Thoughts of Brazil might have helped his game, as he’s turned into one of those all-round attacking midfielders which Brazil churns out on a regular basis. The winger has evolved into one of the club’s best central attacking players, as Rodgers utilises him at the tip of his diamond formation where he can use his pace, touch, dribbling, and passing ability to make incisions through the centre of an opposition defence. Perhaps the best example of his new-found playmaking ability, was the assist for Daniel Sturridge in the recent home game against Swansea
What we now have in Sterling is a tactically aware young footballer, rather than a potentially good winger. There are parallels with Arsene Wenger’s trust in Alex Oxlade-Chamberlain and his desire to play him in more prominent central areas, recognising that there is more to his game than just wing play.
At the age of nineteen Sterling is still learning, but his manager now trusts him to play in a variety of systems as shown in recent games. He’s played on either of the Suarez and Sturridge partnership, and his combination play with the SAS has led to his inclusion in a new SSS. He took up a position on the right at home against Everton, and put in an outstanding performance on the left in the following game at Anfield against Arsenal, in which he scored twice.

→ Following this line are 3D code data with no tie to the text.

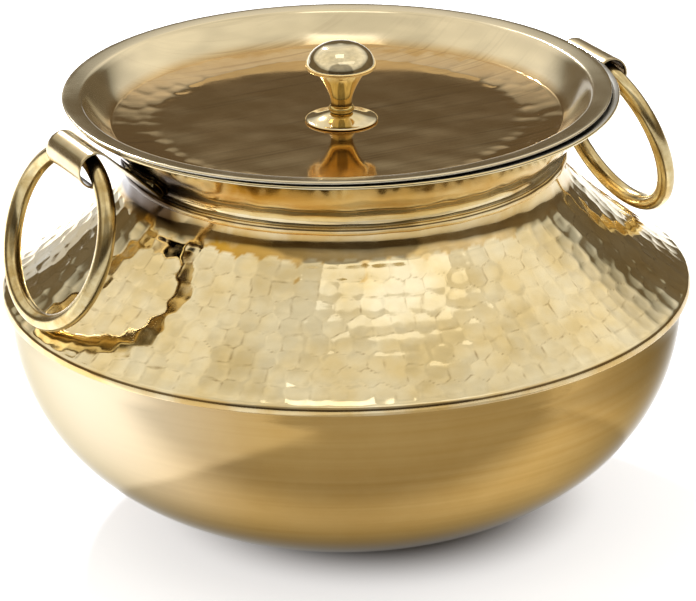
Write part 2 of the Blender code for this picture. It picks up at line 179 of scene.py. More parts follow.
# %% [markdown]
# Four lamps add what the room can't. The panel in front lights the top of the cone, and the one overhead
# the knob's cap and the far flange. The low card far behind shows in reflections only and adds just a trace
# at the flange. The small, strong lamp behind at the left brightens the bowl, the left lug and the left
# ring. It casts the pot's shadow forwards on the floor, and the bowl reflects the shadow's slanting edge.

# %% The lamps
def light_panel(name, place, target, width, depth, radiance, colour, spin=0):
    """A soft rectangular light that faces a point, as bright as the radiance asked for."""
    bpy.ops.object.select_all(action="DESELECT")
    bpy.ops.object.light_add(type="AREA", location=from_view(*place))
    lamp = bpy.context.object
    lamp.name = name
    aim = (from_view(*target) - lamp.location).normalized()
    across = from_view(math.cos(math.radians(spin)), math.sin(math.radians(spin)), 0)
    across = (across - aim * across.dot(aim)).normalized()
    lamp.matrix_world = (Matrix.Translation(lamp.location)
                         @ Matrix((across, -aim.cross(across), -aim)).transposed().to_4x4())
    lamp.data.shape = "RECTANGLE"
    lamp.data.size = width
    lamp.data.size_y = depth
    lamp.data.energy = radiance * math.pi * width * depth
    lamp.data.color = linear(colour)[:3]
    print(name, "gives", round(lamp.data.energy, 1), "W")
    return lamp


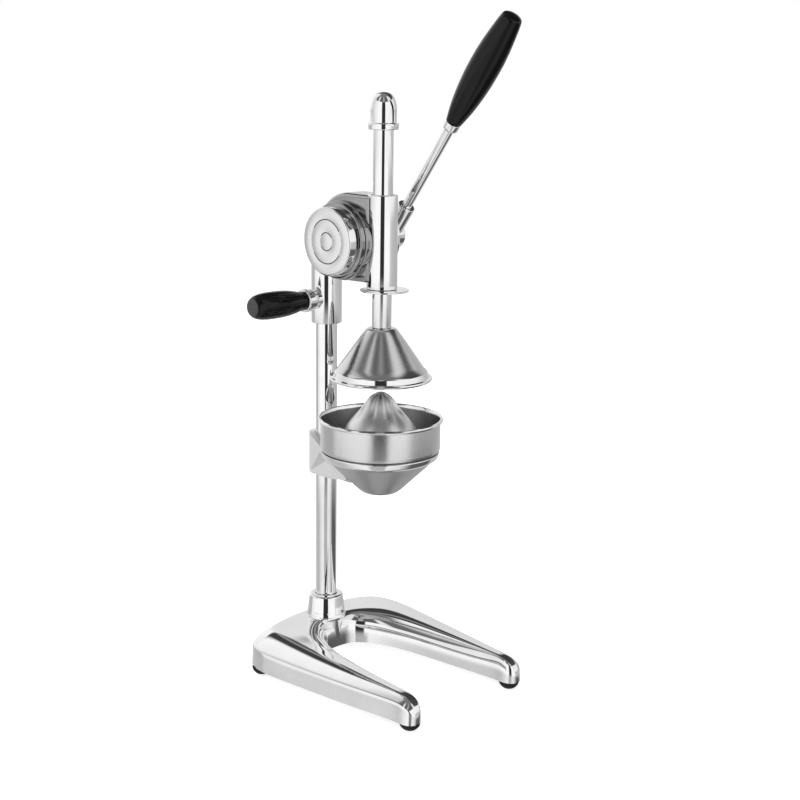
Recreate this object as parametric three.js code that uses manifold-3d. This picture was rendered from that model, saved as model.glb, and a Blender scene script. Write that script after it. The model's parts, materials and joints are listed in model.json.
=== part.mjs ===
// Lever citrus juice press: a chromed column on a forked base carries a geared
// head, a press rod with a bell, a strainer cup with reamer and a funnel.
// Millimetres, +Z up, the press faces -Y, its lever turns on the +X side.
import * as THREE from 'three';
import { mergeVertices } from 'three/addons/utils/BufferGeometryUtils.js';
import Module from 'manifold-3d';

const wasm = await Module();
wasm.setup();

// Clearances and shared cutter overrun
const seatGap = 0.3;
const overrun = 4;

// Press rod and column, both round bars
const rodRadius = 10;
const columnRadius = 11.25;
const columnOffset = 83;
const columnBottom = 22;
const columnTop = 466;

// Base casting: a fork of two legs joined by a crossbar with the column socket
const baseLift = 8;
const baseWall = 5;
const lipHeight = 12;
const frontRidgeHeight = 38;
const rearRidgeHeight = 40.5;
const plateHeight = 41;
const baseRearReach = 30;
const baseHalfWidth = 104;
const noseReach = 121;
const noseInset = 32.3;
const noseMiddle = baseHalfWidth - noseInset;
const noseHalfWidth = 11.1;
const socketHeight = 65;
const socketTopRadius = 18;
const socketFootRadius = 20.5;
const socketFloor = 14;
const boltHoleRadius = 4.5;
const boltRecessRadius = 10.5;

// Rubber feet
const footRadius = 10.5;
const footFlatRadius = 6;
const footStemRadius = 4;
const footStemHeight = 6;
const frontFootX = noseMiddle;
const rearFootInset = 11.2;
const rearFootX = baseHalfWidth - rearFootInset;
const rearFootReach = 4;

// Column bolt under the base
const boltRadius = 4;
const boltHeadRadius = 7.2;
const boltHeadHeight = 5;
const washerThickness = 1.6;
const washerRadius = 9;
const boltDepth = 20;

// The level that carries cup, reamer, funnel and bracket
const funnelTop = 242.2;

// Bracket that carries the funnel
const bracketDrop = 39.7;
const bracketHeight = 43.5;
const bracketBottom = funnelTop - bracketDrop;
const bracketTop = bracketBottom + bracketHeight;
const bracketRadius = 18.5;
const bracketToe = 31;
const bracketToeRise = 3.8;
const bracketToeThickness = 2;
const bracketPadHalfWidth = 13;
const bracketPadRear = 72;
const bracketPocketDepth = 5.5;
const setScrewRadius = 4;
const setScrewLength = 6.4;

// Funnel below the strainer cup
const funnelRadius = 60.4;
const funnelWall = 2;
const funnelShoulder = 8.5;
const funnelShoulderRadius = 55;
const funnelDepth = 44.2;
const funnelBottom = funnelTop - funnelDepth;
const funnelFootRadius = 20;
const funnelFootRise = 1.6;
const spoutRadius = 9;
const funnelScrewRadius = 2;
const funnelScrewHeadRadius = 3.6;

// Strainer cup with rolled rim
const cupHeight = 34.8;
const cupRim = funnelTop + cupHeight;
const cupRimRadius = 63.8;
const cupRadius = 61.1;
const cupFootRadius = 60.3;
const cupWall = 1.3;
const beadRadius = 1.9;
const drainCount = 18;
const drainWidth = 2.6;
const drainInner = 47.5;
const drainOuter = 56;

// Reamer cone
const reamerHeight = 60.8;
const reamerTop = funnelTop + reamerHeight;
const reamerFootRadius = 45.5;
const reamerFootHeight = 4;
const reamerWaistRadius = 38;
const reamerWaistRise = 21.8;
const reamerWaistHeight = funnelTop + reamerWaistRise;
const reamerTipRadius = 9;
const reamerTipDrop = 5;
const reamerTipHeight = reamerTop - reamerTipDrop;
const reamerRibCount = 8;
const reamerRibDepth = 1.7;
const reamerRibRise = 15;
const reamerRibStart = reamerWaistHeight + reamerRibRise;
const reamerStemRadius = 7;
const reamerStemLength = 5;

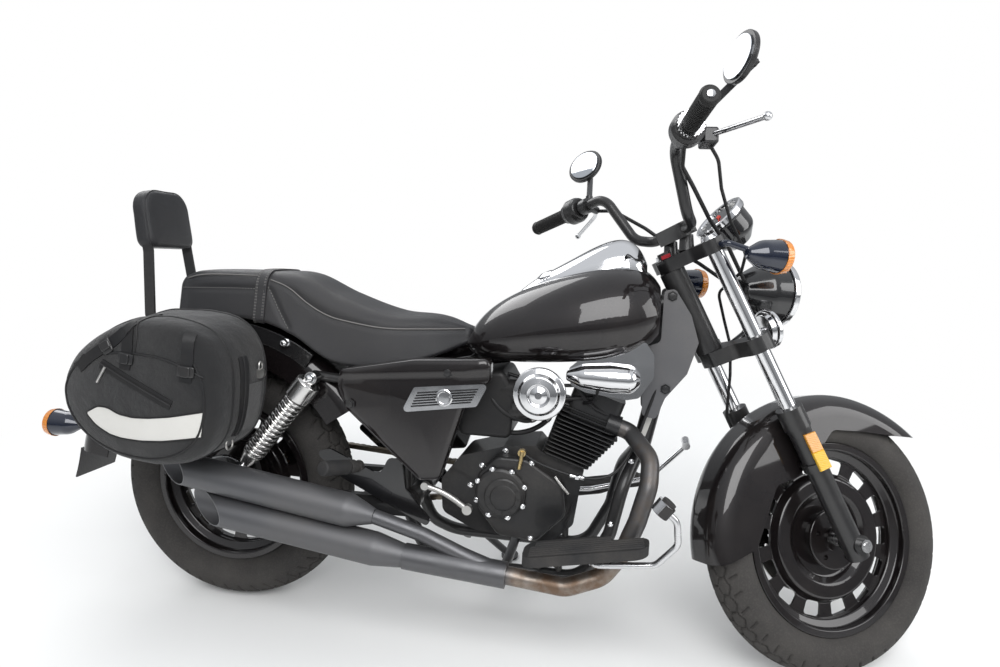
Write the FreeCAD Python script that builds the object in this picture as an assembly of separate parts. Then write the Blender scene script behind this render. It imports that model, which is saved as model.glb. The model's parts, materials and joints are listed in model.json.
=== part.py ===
import FreeCAD, Part
import math
import os

V = FreeCAD.Vector

# Chassis geometry, millimetres and degrees
WHEELBASE = 1450.0
RAKE = 28.5
AXLE_LEAD = 61.0
FORK_LEAD = 56.0
FORK_HALF_SPACING = 98.0
LEAN = 11.0
STEER_STOP = 29.0

# Tyres and wheels
FRONT_TYRE_RADIUS = 302.0
FRONT_TYRE_HALF_WIDTH = 55.0
FRONT_RIM_RADIUS = 216.0
FRONT_RIM_HALF_WIDTH = 39.0
REAR_TYRE_RADIUS = 307.0
REAR_TYRE_HALF_WIDTH = 65.0
REAR_RIM_RADIUS = 205.0
REAR_RIM_HALF_WIDTH = 46.0
RIM_WALL = 4.0
RIM_LIP_HEIGHT = 13.0
RIM_LIP_WIDTH = 5.0
BARREL_DEPTH = 18.0
BEAD_CHAMFER = 5.0
WINDOW_COUNT = 14
WINDOW_INNER_SHARE = 0.82
WINDOW_HALF_ANGLE = 7.2
WINDOW_CORNER = 7.0
DISC_WALL = 5.0
HUB_RADIUS = 27.0
HUB_FLANGE_RADIUS = 68.0
FRONT_HUB_HALF_WIDTH = 48.0
REAR_HUB_HALF_WIDTH = 58.0
AXLE_RADIUS = 8.0
BEARING_CLEARANCE = 0.1
FACE_GAP = 0.3

# Front brake disc and its caliper
BRAKE_DISC_RADIUS = 138.0
BRAKE_DISC_INNER_RADIUS = 84.0
BRAKE_DISC_WALL = 5.0
BRAKE_DISC_Y = 60.0
DISC_HOLE_RADIUS = 4.0
DISC_HOLE_COUNT = 12
CALIPER_ANGLE = 138.0

# Fork, measured up the steering axis from the front axle
STANCHION_RADIUS = 17.5
SLIDER_RADIUS = 24.0
COLLAR_RADIUS = 29.0
SLIDER_FOOT = -30.0
COLLAR_FOOT = 285.0
SLIDER_TOP = 333.0
STANCHION_FOOT = 190.0
LOWER_CLAMP_TOP = 506.0
LOWER_CLAMP_HEIGHT = 34.0
UPPER_CLAMP_FOOT = 708.0
UPPER_CLAMP_HEIGHT = 30.0
STEM_RADIUS = 13.0
HEAD_TUBE_RADIUS = 29.0
CAP_HEIGHT = 9.0
NECK_PLATE_Y = 48.0
CLAMP_REACH = 32.0
HEAD_GAP = 0.6

# Handlebar
BAR_RADIUS = 12.5
GRIP_RADIUS = 17.0
GRIP_LENGTH = 128.0
HOUSING_RADIUS = 33.0
PERCH_BACK = 70.0
BAR_CLAMP_HALF_WIDTH = 54.0

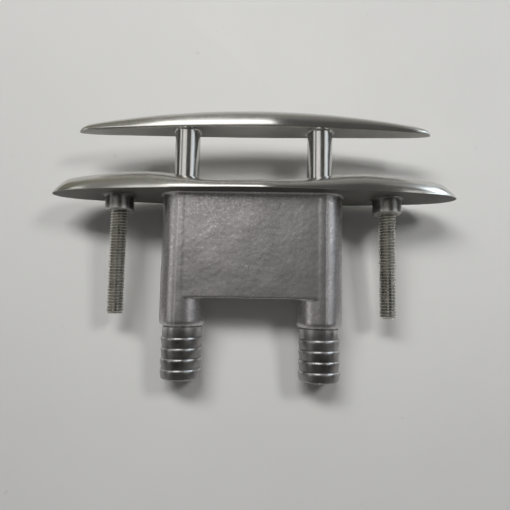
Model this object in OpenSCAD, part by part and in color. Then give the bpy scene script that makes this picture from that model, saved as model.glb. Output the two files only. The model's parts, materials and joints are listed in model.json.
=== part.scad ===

Liverpool formation v Arsenal at Anfield – 08/02/2014
He also scored away at Southampton after being brought on in the second half to replace Philippe Coutinho. On this occasion he was stationed centrally, and impressed sufficiently to start ahead of the Brazilian in the same position at Old Trafford.
Formation against Manchester United at Old Trafford – 16/03/2014
Fast forward to the last game against Sunderland, and we saw him brought on as a right winger in a counter-attacking 4-3-3 system, with Suarez through the middle and Coutinho on the left.
This versatility will be vital next season as Liverpool will need options within the squad to challenge on all fronts. New signings are almost certain to arrive in order to manage two games per week and the return to European competition, but Raheem Sterling’s new-found maturity could mean he takes a place in the starting eleven more often than not.